Tony Clifton, inexplicably, was also in attendance. I, in love with the irony, took a picture of two bros taking a picture with him. As I did so, he spotted me out of the corner of his eye and sprinted toward me. He was quite spry for his size. "Whatcha doin'?" he aggressively spat. Terrified, my camera shook in my hands. Once he reached me, he began to laugh. "Ah, I didn't scare ya, did I?" he asked. "No," I lied, my heart pounding.
The bros went back to taking their photo. "Yo, put your middle finger up!" one implored. Andy Kaufman, creator of the Tony Clifton persona, would have allowed this. He would have loved it. While this iteration of Clifton was clearly Bob Zmuda, not Kaufman, he appeared to be the only one at the show who was genuinely enjoying himself. Most of the time, he wasn’t even manning his booth.
Surrounded by photographic specters of their past selves, less self-aware celebrities must have felt as though they were in hell—failing that, purgatory. It must have, to them, felt like a goddamned Twilight Zone episode. "Let's say 'bye to Richard," a woman said, as if she were close personal friends with the huge, grotesque actor who had played a huge, grotesque alien on the show and sat behind a folding table because of it. Shit, maybe she actually is, I thought. He seems nice.

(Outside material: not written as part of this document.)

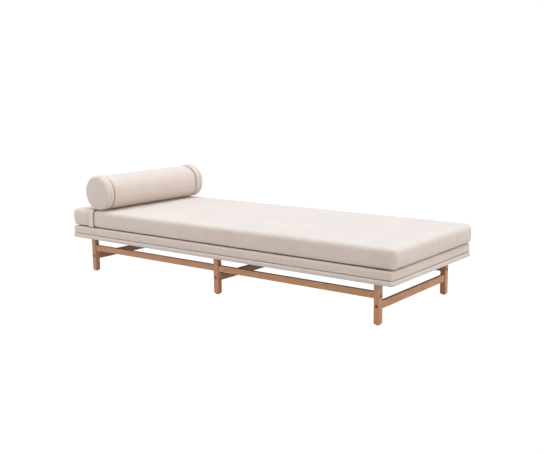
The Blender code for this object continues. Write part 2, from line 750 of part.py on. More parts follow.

"She's… that gal… from that thing!" Spoken with reverence.
"Look! Billy Preston!" Spoken while the person held a water-damaged notecard with Preston’s signature on it, which was procured from a bin of discounted signatures.
"I saw Stephanie Powers!" Spoken by a portly middle-aged man with an un-ironic mustache
“Y’know, the guy who plays Boba Fett."
"The hottest old lady actress? Definitely Helen Mirren."